- **Your instructions**: Copy out lines with the word "bodies" from the material that follows.

- **Source excerpt**:

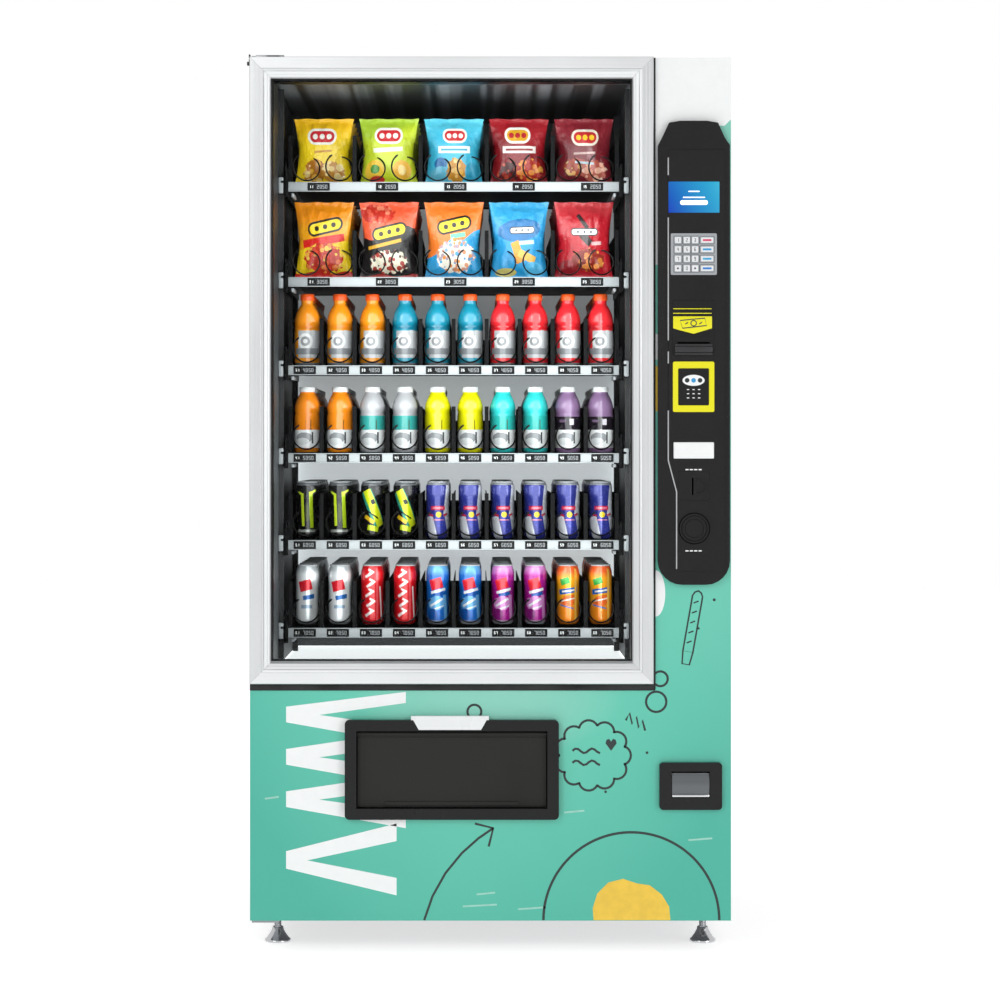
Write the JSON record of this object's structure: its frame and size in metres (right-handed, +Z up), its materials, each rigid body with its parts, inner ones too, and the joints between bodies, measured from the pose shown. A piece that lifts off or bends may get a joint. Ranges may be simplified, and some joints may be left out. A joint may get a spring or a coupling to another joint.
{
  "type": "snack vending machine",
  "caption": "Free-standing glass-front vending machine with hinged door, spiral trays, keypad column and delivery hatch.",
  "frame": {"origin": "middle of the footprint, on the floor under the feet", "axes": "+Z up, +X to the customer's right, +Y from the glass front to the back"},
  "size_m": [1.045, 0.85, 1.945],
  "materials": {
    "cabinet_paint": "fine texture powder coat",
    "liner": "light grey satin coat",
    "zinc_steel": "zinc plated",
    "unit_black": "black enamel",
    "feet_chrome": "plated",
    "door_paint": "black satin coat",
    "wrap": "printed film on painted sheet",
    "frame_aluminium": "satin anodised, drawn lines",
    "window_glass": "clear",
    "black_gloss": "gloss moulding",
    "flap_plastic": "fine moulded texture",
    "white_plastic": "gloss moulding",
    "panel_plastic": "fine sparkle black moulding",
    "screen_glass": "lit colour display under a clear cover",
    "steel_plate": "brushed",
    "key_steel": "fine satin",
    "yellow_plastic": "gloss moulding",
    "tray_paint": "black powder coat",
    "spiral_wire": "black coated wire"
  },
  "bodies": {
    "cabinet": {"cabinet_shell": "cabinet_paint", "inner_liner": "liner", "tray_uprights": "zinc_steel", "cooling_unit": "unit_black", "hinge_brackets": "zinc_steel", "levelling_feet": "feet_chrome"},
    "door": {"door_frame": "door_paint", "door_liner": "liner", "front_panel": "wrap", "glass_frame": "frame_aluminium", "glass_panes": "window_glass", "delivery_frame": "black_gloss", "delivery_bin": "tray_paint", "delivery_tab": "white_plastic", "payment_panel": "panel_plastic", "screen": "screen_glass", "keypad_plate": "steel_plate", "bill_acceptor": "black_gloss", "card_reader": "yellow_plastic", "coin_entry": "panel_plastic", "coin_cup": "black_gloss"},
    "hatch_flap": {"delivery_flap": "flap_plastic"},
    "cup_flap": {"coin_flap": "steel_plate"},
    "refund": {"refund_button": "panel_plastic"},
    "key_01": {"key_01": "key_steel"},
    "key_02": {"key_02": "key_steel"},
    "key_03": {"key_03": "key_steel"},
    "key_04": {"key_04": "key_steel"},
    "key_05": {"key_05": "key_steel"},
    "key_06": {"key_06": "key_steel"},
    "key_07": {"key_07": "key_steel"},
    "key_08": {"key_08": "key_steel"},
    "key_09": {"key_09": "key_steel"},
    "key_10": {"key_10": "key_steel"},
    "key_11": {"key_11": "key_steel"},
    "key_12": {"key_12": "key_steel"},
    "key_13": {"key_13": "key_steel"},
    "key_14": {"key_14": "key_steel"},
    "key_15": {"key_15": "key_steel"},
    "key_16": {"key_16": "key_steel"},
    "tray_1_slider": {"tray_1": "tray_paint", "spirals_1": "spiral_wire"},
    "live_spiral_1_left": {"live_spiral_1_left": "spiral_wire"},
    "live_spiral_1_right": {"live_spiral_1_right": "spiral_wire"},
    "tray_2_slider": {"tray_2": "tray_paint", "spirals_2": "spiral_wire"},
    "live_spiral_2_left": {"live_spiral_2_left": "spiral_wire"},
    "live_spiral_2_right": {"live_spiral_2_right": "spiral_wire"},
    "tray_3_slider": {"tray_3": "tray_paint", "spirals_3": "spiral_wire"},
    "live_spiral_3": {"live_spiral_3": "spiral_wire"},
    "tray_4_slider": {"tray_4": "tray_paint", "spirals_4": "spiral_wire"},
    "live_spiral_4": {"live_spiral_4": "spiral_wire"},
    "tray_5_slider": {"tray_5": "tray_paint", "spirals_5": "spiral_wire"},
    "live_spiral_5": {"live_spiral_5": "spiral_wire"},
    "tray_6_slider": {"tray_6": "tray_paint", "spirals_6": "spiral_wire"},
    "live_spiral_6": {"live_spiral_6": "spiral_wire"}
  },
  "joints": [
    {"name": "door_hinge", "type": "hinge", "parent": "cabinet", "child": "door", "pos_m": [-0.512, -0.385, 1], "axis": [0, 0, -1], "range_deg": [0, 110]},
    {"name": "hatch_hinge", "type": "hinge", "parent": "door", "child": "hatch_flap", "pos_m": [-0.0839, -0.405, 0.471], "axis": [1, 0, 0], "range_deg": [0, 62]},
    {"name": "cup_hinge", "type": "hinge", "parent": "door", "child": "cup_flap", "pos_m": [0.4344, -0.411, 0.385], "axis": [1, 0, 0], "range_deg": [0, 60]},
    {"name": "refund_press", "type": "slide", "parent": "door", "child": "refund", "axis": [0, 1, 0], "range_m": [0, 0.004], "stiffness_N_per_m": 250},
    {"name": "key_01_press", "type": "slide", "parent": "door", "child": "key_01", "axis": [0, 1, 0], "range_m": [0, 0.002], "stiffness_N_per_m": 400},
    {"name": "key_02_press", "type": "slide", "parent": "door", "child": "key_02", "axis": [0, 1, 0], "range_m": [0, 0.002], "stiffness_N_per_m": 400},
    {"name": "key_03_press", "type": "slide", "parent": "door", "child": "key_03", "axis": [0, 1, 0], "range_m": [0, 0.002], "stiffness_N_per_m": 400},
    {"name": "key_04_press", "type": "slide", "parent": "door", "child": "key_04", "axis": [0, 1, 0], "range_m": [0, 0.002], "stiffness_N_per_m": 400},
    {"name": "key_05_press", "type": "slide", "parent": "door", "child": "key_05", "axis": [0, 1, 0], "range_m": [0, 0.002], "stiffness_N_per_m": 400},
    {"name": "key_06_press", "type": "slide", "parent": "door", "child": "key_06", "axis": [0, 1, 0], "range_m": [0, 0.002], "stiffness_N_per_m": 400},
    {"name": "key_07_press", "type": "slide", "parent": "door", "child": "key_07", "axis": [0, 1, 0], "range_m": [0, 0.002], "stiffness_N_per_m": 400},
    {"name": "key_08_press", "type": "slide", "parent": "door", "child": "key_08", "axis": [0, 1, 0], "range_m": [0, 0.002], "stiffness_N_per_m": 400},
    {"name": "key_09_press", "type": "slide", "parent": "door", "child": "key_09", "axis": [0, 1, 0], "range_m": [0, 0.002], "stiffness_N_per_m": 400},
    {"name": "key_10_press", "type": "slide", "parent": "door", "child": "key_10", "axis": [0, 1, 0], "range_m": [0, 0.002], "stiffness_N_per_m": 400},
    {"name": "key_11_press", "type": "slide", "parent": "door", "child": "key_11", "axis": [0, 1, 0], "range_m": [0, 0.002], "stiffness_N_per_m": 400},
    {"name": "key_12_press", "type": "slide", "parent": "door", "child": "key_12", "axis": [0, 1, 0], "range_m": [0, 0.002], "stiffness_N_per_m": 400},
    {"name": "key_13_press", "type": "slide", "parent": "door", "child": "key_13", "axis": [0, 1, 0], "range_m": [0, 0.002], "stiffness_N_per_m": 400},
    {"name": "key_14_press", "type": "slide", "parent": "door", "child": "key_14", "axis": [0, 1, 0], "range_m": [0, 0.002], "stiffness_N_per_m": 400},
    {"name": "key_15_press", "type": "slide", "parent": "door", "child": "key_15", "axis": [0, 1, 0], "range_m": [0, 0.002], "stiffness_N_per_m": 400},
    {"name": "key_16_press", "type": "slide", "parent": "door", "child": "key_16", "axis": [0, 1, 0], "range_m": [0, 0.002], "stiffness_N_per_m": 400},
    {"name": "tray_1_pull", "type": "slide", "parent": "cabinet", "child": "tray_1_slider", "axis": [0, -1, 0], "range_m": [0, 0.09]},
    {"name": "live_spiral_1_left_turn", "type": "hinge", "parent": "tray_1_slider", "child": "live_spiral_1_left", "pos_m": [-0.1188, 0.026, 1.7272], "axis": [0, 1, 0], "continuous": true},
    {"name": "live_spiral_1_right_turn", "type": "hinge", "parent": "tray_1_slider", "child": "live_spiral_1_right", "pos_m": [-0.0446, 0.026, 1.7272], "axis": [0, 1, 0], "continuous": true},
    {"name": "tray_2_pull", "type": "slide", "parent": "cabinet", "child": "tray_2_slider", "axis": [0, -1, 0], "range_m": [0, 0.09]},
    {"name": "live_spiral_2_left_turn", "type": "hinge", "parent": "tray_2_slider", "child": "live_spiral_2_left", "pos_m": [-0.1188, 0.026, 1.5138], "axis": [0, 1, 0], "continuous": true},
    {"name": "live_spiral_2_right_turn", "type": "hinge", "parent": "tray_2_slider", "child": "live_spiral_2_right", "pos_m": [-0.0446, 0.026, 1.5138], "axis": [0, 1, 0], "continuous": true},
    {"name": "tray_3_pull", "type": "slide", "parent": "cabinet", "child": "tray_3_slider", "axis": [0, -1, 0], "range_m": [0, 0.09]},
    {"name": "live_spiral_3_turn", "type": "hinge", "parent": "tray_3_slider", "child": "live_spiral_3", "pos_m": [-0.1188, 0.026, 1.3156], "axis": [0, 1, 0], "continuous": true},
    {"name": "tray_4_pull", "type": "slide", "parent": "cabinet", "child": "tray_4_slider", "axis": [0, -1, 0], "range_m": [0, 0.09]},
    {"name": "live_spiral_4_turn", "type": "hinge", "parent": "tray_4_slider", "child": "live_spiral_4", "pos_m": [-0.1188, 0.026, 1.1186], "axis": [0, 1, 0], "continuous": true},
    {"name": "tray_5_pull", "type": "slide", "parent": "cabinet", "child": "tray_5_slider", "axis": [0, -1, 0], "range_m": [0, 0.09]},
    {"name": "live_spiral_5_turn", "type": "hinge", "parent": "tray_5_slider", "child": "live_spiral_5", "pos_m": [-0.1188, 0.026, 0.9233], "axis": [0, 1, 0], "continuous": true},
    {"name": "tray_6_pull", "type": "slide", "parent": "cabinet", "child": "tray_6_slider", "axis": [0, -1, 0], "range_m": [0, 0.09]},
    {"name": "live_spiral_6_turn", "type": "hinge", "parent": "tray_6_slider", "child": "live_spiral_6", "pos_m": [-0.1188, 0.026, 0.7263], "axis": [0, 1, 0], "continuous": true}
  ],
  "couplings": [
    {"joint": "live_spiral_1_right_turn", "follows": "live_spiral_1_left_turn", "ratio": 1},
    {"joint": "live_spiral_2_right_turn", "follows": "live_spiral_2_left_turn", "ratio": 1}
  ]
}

- **Exercise solution**:
Write the JSON record of this object's structure: its frame and size in metres (right-handed, +Z up), its materials, each rigid body with its parts, inner ones too, and the joints between bodies, measured from the pose shown. A piece that lifts off or bends may get a joint. Ranges may be simplified, and some joints may be left out. A joint may get a spring or a coupling to another joint.
  "bodies": {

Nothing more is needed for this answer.